History of the Post Office
According to the "Chester (Oklahoma) Centennial 1895-1995" compiled in April 1995, the beginning of the current postal system started on the East Coast in the late 1600's. It was another fifty (50) years before postal service reached the South.
The communication service in those times was poor and very costly. In the early 1800's a letter from Maine to Georgia took 20 days in transit. Postal rates were graded according to distance.
From what I am reading, it cost 8-cents to send a letter of one sheet within a distance of 30 miles. As the roads improved, so did the postal service. By 1845 the postal rates were cut to 5-cents per half-ounce to send a letter 3,000 miles. This was also when the 3-cent postage stamp was authorized.

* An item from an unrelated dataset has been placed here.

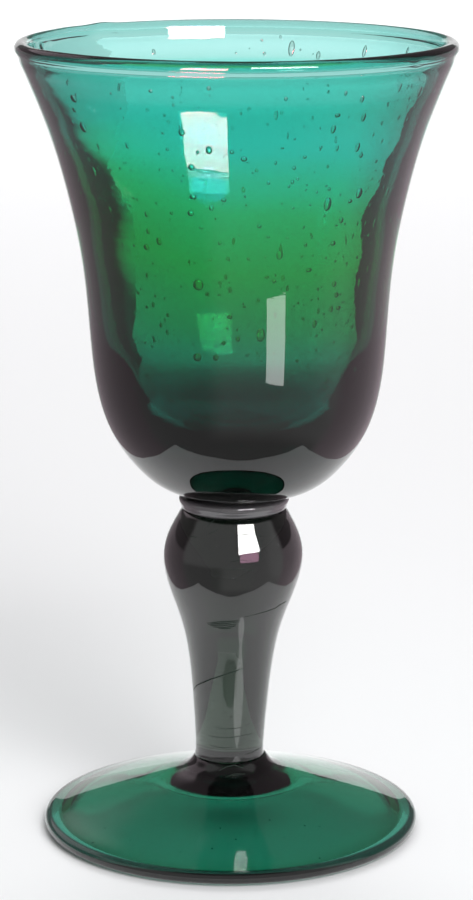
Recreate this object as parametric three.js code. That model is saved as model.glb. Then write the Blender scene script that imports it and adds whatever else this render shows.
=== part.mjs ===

Back then the mail was being carried by stagecoach, railroads, boats or personal carriers. The Pony Express was organized to speed deliveries, but about this same time, the telegraph system was rapidly growing. The Pony Express did make its fastest run in 1861, when it carried Lincoln's first Inaugural Address from Nebraska to the end of the western telegraph line in Nevada in 7 days-17 hours. The telegraph grew so fast that it put the Pony Express into bankruptcy.
In 1896, the Rural Free Deliver (RFD) was made available on an experimental basis as the postal service kept pace with the growing needs of the country and new transportations were developed.
The post office began to handle the delivery of packages through Parcel Post in 1913. By 1918 airmail service was started.